June 23, 2008 - 12:01 am ET

DETROIT — On June 10, production of General Motors' hot-selling Chevrolet Malibu threatened to grind to a halt at the Fairfax assembly plant in Kansas City, Kan., because of a computer hardware problem.

Enter GM's Global Command and Control Center.

The center, in Pontiac, Mich., acts as a window into operations at GM's 185 manufacturing plants around the world. It closely monitors factory networks, servers and critical manufacturing software applications.

The center identified and fixed the problem in Fairfax's production information and control system before it escalated.

"I think we lost three or four units but made them up" later in the day, says Kirk Gutmann, GM process information officer for global manufacturing and quality. "We got it resolved before we had any outages, so it was basically transparent to the plant."

By combining the Fairfax plant's resources with those of the center, GM contained the problem in 10 to 15 minutes and resolved it in 45 minutes, Gutmann says.

"It worked. If it hadn't, we would have scrambled a lot more troops from Europe as well as other parts of the globe," he says. "It's a pretty important plant for GM right now."

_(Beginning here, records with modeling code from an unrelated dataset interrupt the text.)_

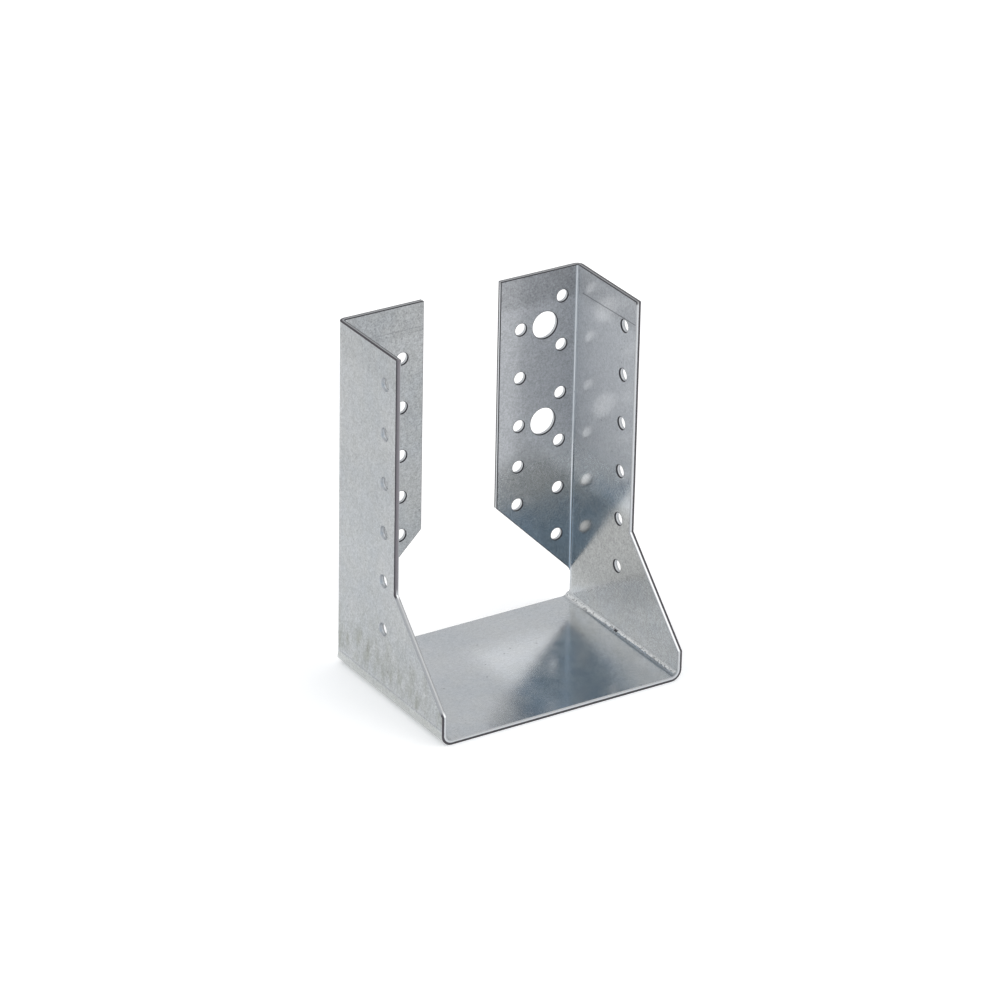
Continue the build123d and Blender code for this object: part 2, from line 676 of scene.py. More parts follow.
    @staticmethod
    def inside(points: np.ndarray, rings: list[np.ndarray]) -> np.ndarray:
        """Which points are in the sheet, by how many ring edges lie to their right.

        Args:
            points: The points.
            rings: The closed rings, the outline's and the holes'.

        Returns:
            True for each point in the sheet.
        """
        odd = np.zeros(len(points), bool)
        for ring in rings:
            for a, b in zip(ring, np.roll(ring, -1, axis=0)):
                spans = (a[1] > points[:, 1]) != (b[1] > points[:, 1])
                if a[1] == b[1] or not spans.any():
                    continue
                cut = a[0] + (points[:, 1] - a[1]) * (b[0] - a[0]) / (b[1] - a[1])
                odd ^= spans & (points[:, 0] < cut)
        return odd

    def triangulate(self, flat: np.ndarray, edges: list[tuple[int, int]],
                    holes: list[np.ndarray]) -> np.ndarray:
        """Constrained Delaunay triangles of the sheet.

        Args:
            flat: All points, the outline's band line first.
            edges: The edges that triangles mustn't cross.
            holes: The holes' closed rings.

        Returns:
            The triangles, anticlockwise.
        """
        scaled = [Vector((u / MM, v / MM)) for u, v in flat]
        vertices, _, faces, origins, _, _ = delaunay_2d_cdt(scaled, edges, [], 1, self.SAME_POINT)
        if len(vertices) != len(flat):
            LOG.warning("the triangulation has %d points for %d", len(vertices), len(flat))
        order = np.array([origin[0] for origin in origins])
        triangles = order[np.array(faces)]
        triangles = triangles[~self.inside(flat[triangles].mean(axis=1), holes)]
        a, b, c = (flat[triangles[:, k]] for k in range(3))
        area = (b[:, 0] - a[:, 0]) * (c[:, 1] - a[:, 1]) - (b[:, 1] - a[:, 1]) * (c[:, 0] - a[:, 0])
        triangles[area < 0] = triangles[area < 0][:, ::-1]
        return triangles


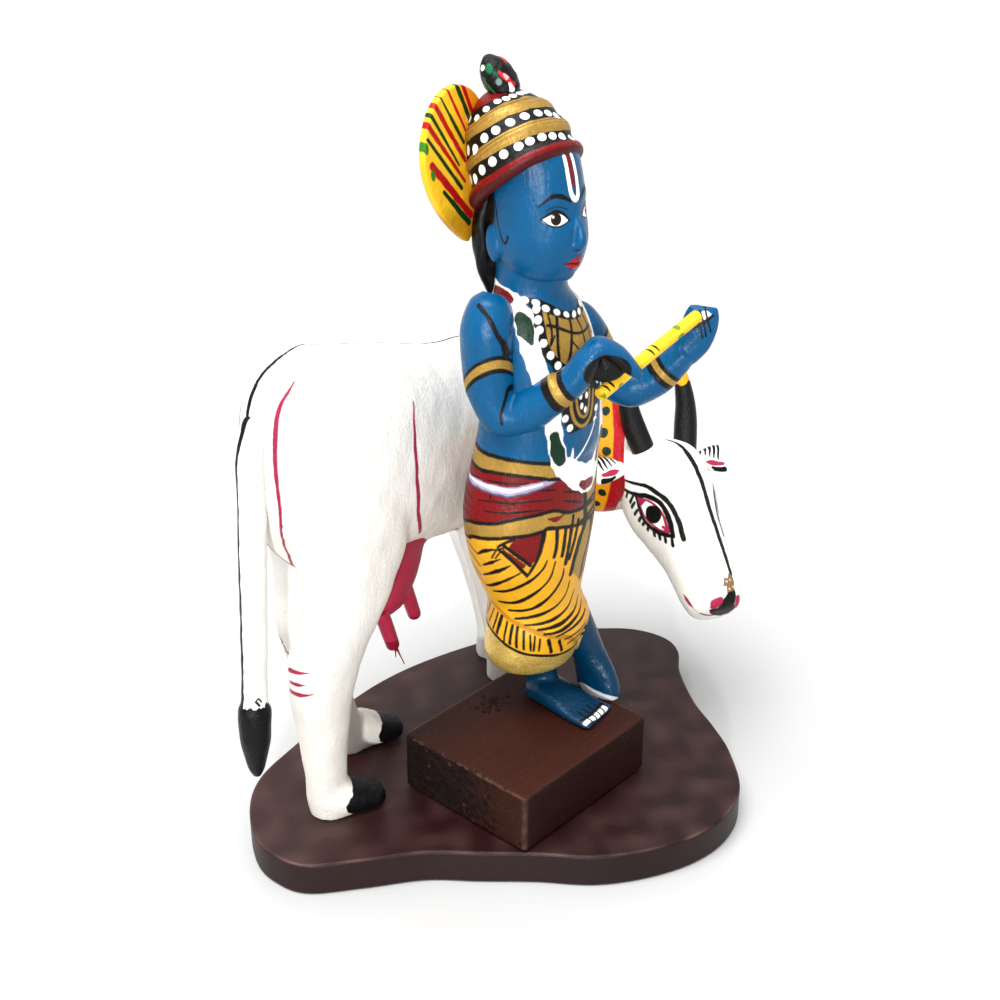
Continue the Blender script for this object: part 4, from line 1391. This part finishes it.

Thanks to the center, GM has reduced dramatically the number of lost units that result from information technology problems in factories.

The goal is to detect problems earlier, resolve them faster and prevent little problems from escalating into crises that stop production.

The center was globally operational by January. GM has been working progressively with more plants since 2005.

Fewer IT woes at GM

A global information technology monitoring center has helped GM reduce production losses from IT-related problems. The center has

- Significantly cut the number of lost units (vehicles not produced) in the past 2 years

- Reduced by 27% lost manufacturing minutes through May, compared with a year earlier

- Reduced by 46% the mean time to repair IT-related problems through May

Source: GM, EDS

When a manufacturing plant encounters an IT problem, GM has three levels of defense.

First, each plant monitors potential issues with the IT network, applications and infrastructure.

A second level of monitoring exists at three Regional Command Centers in Ruesselsheim, Germany; Sao Caetano, Brazil; and Pontiac. In 2009, a fourth center will open in South Korea.

The highest level of intervention is the Global Command and Control Center, near GM's Pontiac truck assembly plant. The center takes daily "health checks" based on data it receives from servers in every GM factory, says Jerry Fullmer, EDS Corp.'s leader of the center.

GM developed the center with EDS. EDS operates it.

When a problem reaches the global center, the center summons the "top dogs," says Gutmann. They come from such IT suppliers as EDS, Cisco Systems Inc., IBM Corp., Hewlett-Packard Co. and Sun Microsystems Inc.

GM also taps the knowledge of its eight Centers of Expertise, created by the company to maintain manufacturing applications. Each is based in a key plant and is devoted to a specific set of applications.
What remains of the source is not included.